Types of alternative payments:
- E-wallet – Payments made using a digital wallet. E-wallet providers allow consumers to store funds in an account and use it to make online purchases.
- Direct debit – Funds are taken directly from the customer’s bank account. Direct debits are popular for smaller and more frequent payments.
- Mobile (direct carrier) – Purchases made directly from a smartphone are charged to the carrier and added to the consumer’s next phone bill.
- Mobile (m-wallet) – Similar to an e-wallet but integrated directly with the consumer’s phone. Can also be leveraged at the point-of-sale (POS) with the right technologies in place.
- Other – including local card schemes, pre-pay, post-pay, e-invoicing and digital currencies.
With 57% of the e-commerce market, credit cards are still the dominant payment method, though that number is predicted to drop to 41% by 2017. When taking your e-commerce business across borders, credit card support is a must, but don’t forget that alternative payments are a rapidly growing segment in most domestic markets.
The trouble with alternatives is that payment preferences vary widely across different markets. For example, some markets such as Canada have national direct debit systems with widespread consumer acceptance, while others have no direct debit system in place at all.
E-wallets, the most popular and fastest growing form of alternative payments globally, have achieved widespread acceptance among young consumers in mature markets such as the US and the UK, due to their ease-of-use and affordability.

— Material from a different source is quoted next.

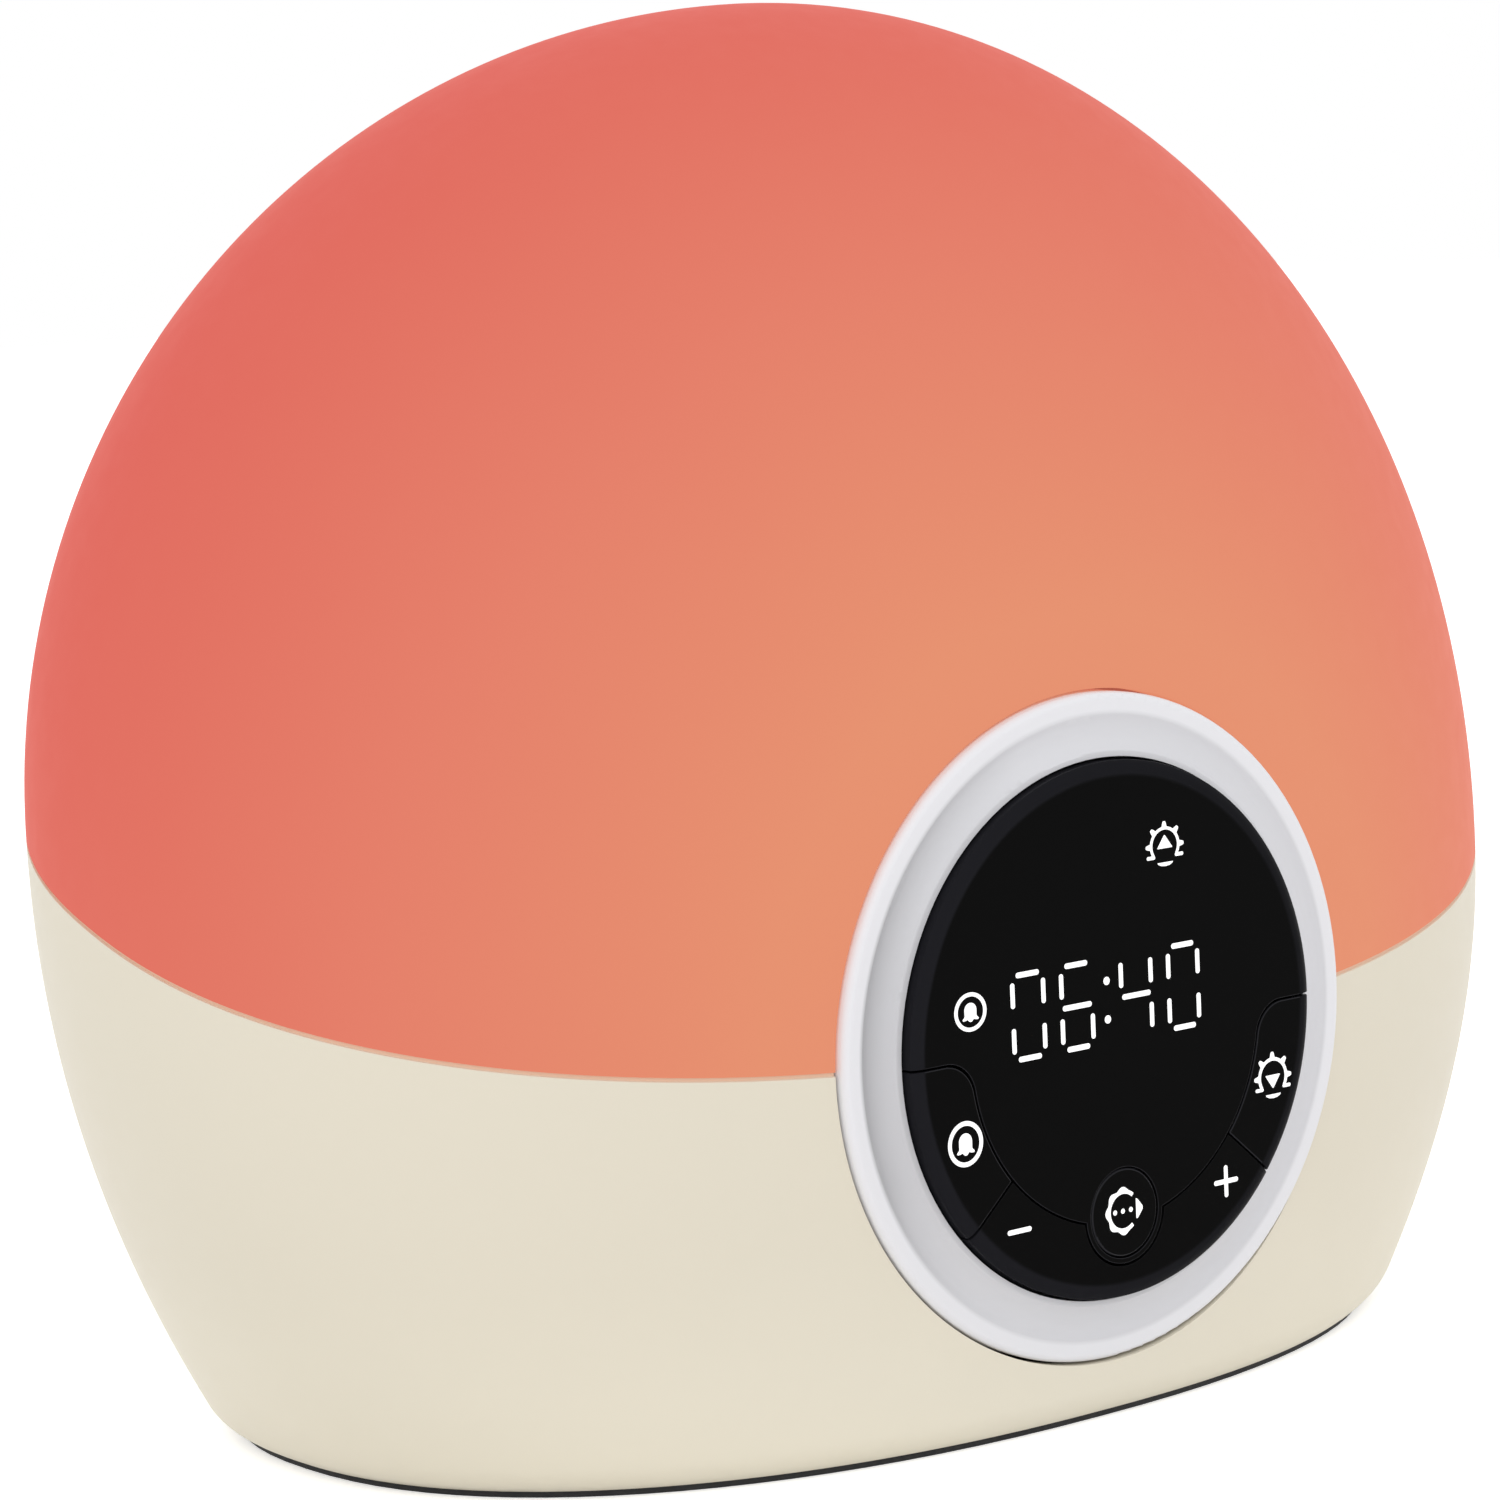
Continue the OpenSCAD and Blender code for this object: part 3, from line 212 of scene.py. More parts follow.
# ---------- Shape helpers ----------


def new_piece(name, mesh, look, replaced=(), body="clock"):
    """Links a finished mesh as a piece that rides on a body."""
    piece = bpy.data.objects.new(name, mesh)
    bpy.context.scene.collection.objects.link(piece)
    mesh.materials.clear()
    mesh.materials.append(finish(look))
    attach(piece, body)
    if replaced:
        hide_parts(*replaced)
    return piece


def second_finish(mesh, look, chosen):
    """Gives the faces whose centre and normal are chosen another finish."""
    mesh.materials.append(finish(look))
    for face in mesh.polygons:
        if chosen(face.center, face.normal):
            face.material_index = len(mesh.materials) - 1


def mesh_from(bm, name):
    """Turns a bmesh into a mesh with its faces outward."""
    bmesh.ops.remove_doubles(bm, verts=bm.verts, dist=1e-7)
    bmesh.ops.recalc_face_normals(bm, faces=bm.faces)
    mesh = bpy.data.meshes.new(name)
    bm.to_mesh(mesh)
    bm.free()
    return mesh


def smooth(mesh, sharp_from=radians(30)):
    """Smooth shading with the edges above an angle kept sharp."""
    mesh.shade_smooth()
    mesh.set_sharp_from_angle(angle=sharp_from)
    return mesh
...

In China, e-wallets account for 44% of the total e-commerce market.
Meanwhile in emerging markets such Indonesia and India, most consumers have their first e-commerce experience via their mobile phones, as the public has only recently had access to widespread connectivity. While few people in these markets have PCs or laptops, smartphone penetration is high and rising, so m-commerce is becoming the norm.
It’s long been said that mobile is going to have a transformative effect on commerce, yet year after year the best estimates for m-commerce growth have proven to be too optimistic. Even so, mobile payments contributed to more than 10% of global e-commerce in 2013 and industry experts believe that a boom is overdue, especially considering that over 1.7 billion smartphones are in use globally and that number is growing at a rate of 25%.
The main thing holding back m-commerce has been insufficient technologies, but as more merchants around the world get on board with mPOS terminals and the user experience is continually refined, consumers are getting more confident in mobile payments. This coupled with the growth of m-commerce as the primary alternative payment methods in developing nations suggests that we are on the brink of a shift.
In certain industries, direct carrier billing has been widely accepted already. Because there is no sign-up involved and no personal information is required, consumers feel secure purchasing from stores such as iTunes or Google Play on their smartphones.
But the true market disturber is the mobile wallet. Still in their infancy and for the most part only available in specific areas, many analysts believe that when m-wallets reach widespread acceptance, they have the potential of replacing payment cards entirely. This is due to the fact that, like credit cards but unlike e-wallets, with new mPOS technologies m-wallets can be widely used both online and at the point-of-sale.
Why Go Global?
You may be asking yourself “If alternative payments are so complex, why should I bother?” The short answer: leveraging alternative payments in your cross-border e-commerce strategy is nothing short of a guarantee for higher sales.
The longer answer: alternative payments are forecast to account for over 20% of the total European financial market by 2020. In Germany, they already account for 66% of the e-commerce market, while credit cards account for less than 20%. As one of the strongest economies in Europe, selling in Germany without leveraging alternative payments would be a staggering misstep.
With domestic markets becoming more saturated and cross-border e-commerce becoming the norm, online merchants are less and less likely to perceive selling internationally as too complicated and not worth the trouble. On average, merchants are already seeing 15-20% of their traffic coming from non-local visitors. Increasingly, both merchants and consumers don’t view e-commerce in terms of locality – where you are is having less of an effect on who you sell to and who you buy from.
Online businesses simply need to tailor their services to local preferences by working with local acquiring partners in each distinct region, because there is one thing for certain: regardless of the geographical region, consumers around the world want choice. Wherever you do business, people want alternative ways to pay and it’s up to you to provide them.